Saturday, March 15, 2008

A historical meme

Tagged!

I do not hesitate to ignore chain letters or to ash-can urgent e-mail messages demanding that I forward them to everyone in my address list. Breaking the chain in such cases is simply a public service. The Ridger, however, has tagged me with one of those blog memes. With characteristic grace and sensitivity, she does not peremptorily demand compliance. Clever of her. That's exactly the right tack to get me to go along with the idea. Even better, the meme is an intriguing one:
The rules are as follows:

1) Link to the person who tagged you.
2) List 7 random/weird things about your favorite historical figure.
3) Tag seven more people at the end of your blog and link to theirs.
4) Let the person know they have been tagged by leaving a note on their blog.
This meme has mutated since its initial launch, The Ridger and her immediate predecessor in the chain having scaled back the referrals to merely five—a sensible mod that I will follow.
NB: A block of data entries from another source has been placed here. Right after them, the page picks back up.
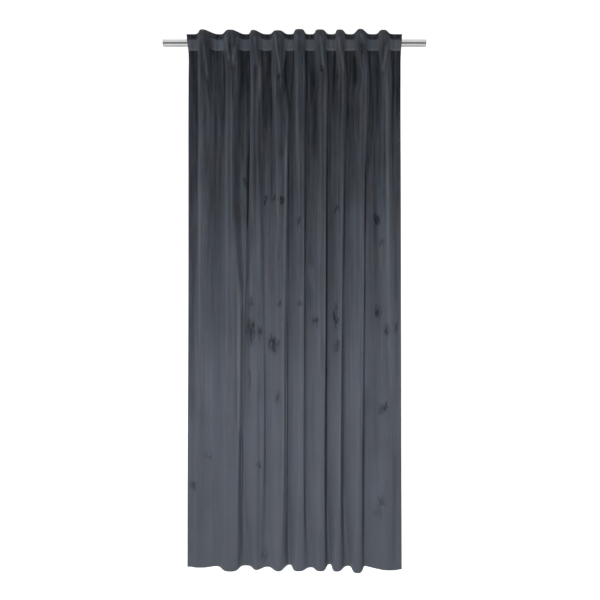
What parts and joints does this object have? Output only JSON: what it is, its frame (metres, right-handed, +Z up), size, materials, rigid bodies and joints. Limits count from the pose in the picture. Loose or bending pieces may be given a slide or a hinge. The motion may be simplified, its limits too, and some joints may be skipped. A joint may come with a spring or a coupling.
{
  "type": "curtain on a rod",
  "caption": "Full-length velvet curtain hanging in soft uneven folds, drawn back by hidden straps behind its heading onto a round metal rod.",
  "frame": {"origin": "on the rod's axis, at the middle of the rod's length", "axes": "+X along the rod to the right as seen from the room, +Y away from the room towards the wall, +Z up"},
  "size_m": [1.235, 0.1067, 2.4907],
  "materials": {
    "velvet": "slate grey velvet with a short dense pile",
    "strap_cloth": "plain woven strap in the colour of the cloth's back",
    "rod_steel": "polished",
    "plug_steel": "satin"
  },
  "bodies": {
    "root": {"curtain_panel": "velvet", "back_tab_01": "strap_cloth", "back_tab_02": "strap_cloth", "back_tab_03": "strap_cloth", "back_tab_04": "strap_cloth", "back_tab_05": "strap_cloth", "back_tab_06": "strap_cloth", "back_tab_07": "strap_cloth", "back_tab_08": "strap_cloth", "back_tab_09": "strap_cloth", "back_tab_10": "strap_cloth", "rod": "rod_steel", "rod_end_left": "plug_steel", "rod_end_right": "plug_steel"}
  },
  "joints": []
}
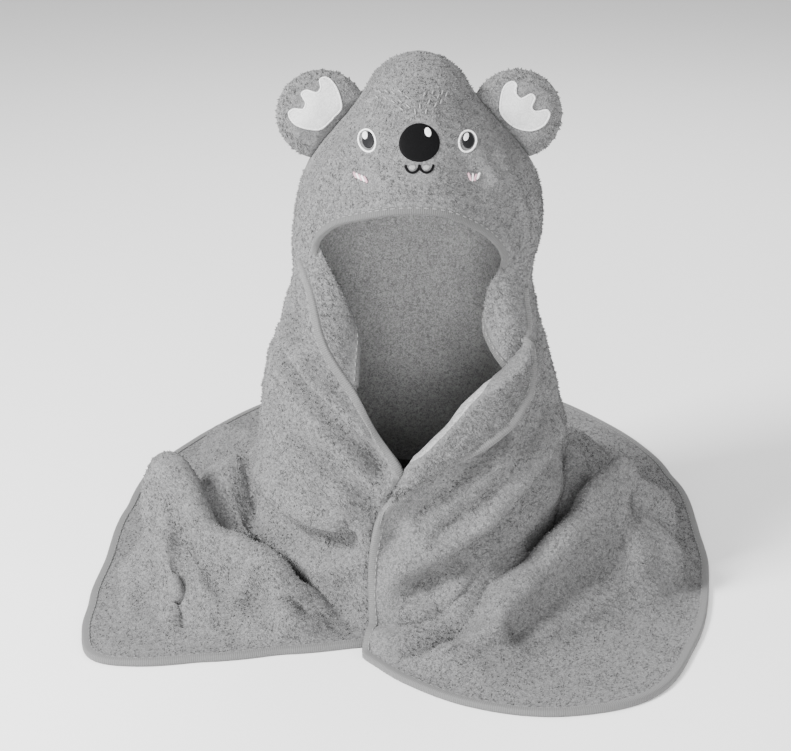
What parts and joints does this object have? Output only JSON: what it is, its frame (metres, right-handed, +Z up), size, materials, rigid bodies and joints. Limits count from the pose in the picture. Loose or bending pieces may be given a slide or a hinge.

My favorite historical figure

Carl Friedrich Gauss was a mathematical prodigy who did not outgrow his precocious promise. His fame in my field stems from several remarkable traits and feats:

1 After his death, Gauss's notebooks were eventually found to have anticipated many of the mathematical developments of the next several decades. Many theorems named after the mathematicians who originally published them were discovered first by Gauss. For example, he withheld publication of his work on non-Euclidean geometry because he had no stomach for the controversies he was certain would follow and because his life-long motto was Pauca sed matura (“Few, but ripe”). Gauss would publish nothing until he had polished it to a high gloss and was content to leave all his preliminary work in his private notes.

2 Despite being famous as the foremost mathematician of his era, Gauss held a faculty position as an astronomer. Pure mathematics was not esteemed enough by the financial angels of the day (the nobles who sponsored endowed faculty chairs), but astronomy had a greater cachet. On the strength of his brilliant calculations that permitted astronomers to rediscover the asteroid Ceres, Gauss applied for and was granted the position of professor of astronomy at Göttingen.

3 In addition to his accomplishments in astronomy and celestial mechanics, Gauss made major contributions to physics. One of the most important, Gauss's law, connects the electrical charge within a closed surface to the flux of the electric field through that same surface. Gauss's law has an abstract mathematical analog, sometimes called Gauss's theorem or the divergence theorem, that restates the law in terms of general vector fields. The combination of Gauss's law and Gauss's theorem is a powerful reminder of the strong connections between mathematics and physics. Don't forget that Newton devised calculus as a tool for his explorations in the sciences.

4 The Gaussian distribution is the classic bell curve from probability and statistics. As with many of Gauss's other discoveries, the bell curve was derived from the mathematician's practical work—in this case his analysis of measurement errors in a regional surveying project.

5 The two-hundredth anniversary of Gauss's birth occurred in 1977, a year after the American bicentennial. It may be that the previous year's national celebrations provided a context for commemorating another bicentennial. I was a graduate student in mathematics at the time and still remember the front page story in the Sacramento Bee reporting on a proclamation by Governor Jerry Brown in honor of the Gauss bicentennial. Jerry was still on the “small is beautiful” kick of his first term (he had established an “Office of Appropriate Technology”) and saw the Gauss anniversary as an opportunity to say a few words about the importance of science and technology, both of which were amply demonstrated by Gauss's remarkable career.

That's five items (well, five paragraphs, at least), so I'll stop there. Anyone interested in Gauss's amazing life and work can find more information on-line or in Carl Friedrich Gauss: Titan of Science, a biography by G. Waldo Dunnington, republished in 2003 by the Mathematical Association of America.

By the way, many people insist on referring to “Karl” Friedrich Gauss because of Gauss's Germanic origins. Gauss, himself, favored “Carl” and signed his name in that manner. Show no mercy to the hypercorrectionists who edit Gauss's own name. (I am less censorious toward those who use a double-s in his last name—Gauss—as opposed to the es-zett—Gauß. We don't, after all, have the es-zett in our alphabet.)

Tag, you're it

To whom should I pass on this meme? In the considerate tradition of The Ridger, I tap the following people, while reiterating that compliance is certainly at one's own inclination

Nick Barrowman at Log base 2
Zrk at Live from Zi
Dan Greene at The Exponential Curve
Tony Lucchese at Pencils Down
Scott Hatfield at Monkey Trials

Now it's up to them whether this branch of the meme continues to ramify.

1 comment:

Anonymous said...

Thanks for the cool and interesting Gaussian overview... Now if you'll excuse me, I have to go and degauss some tapes.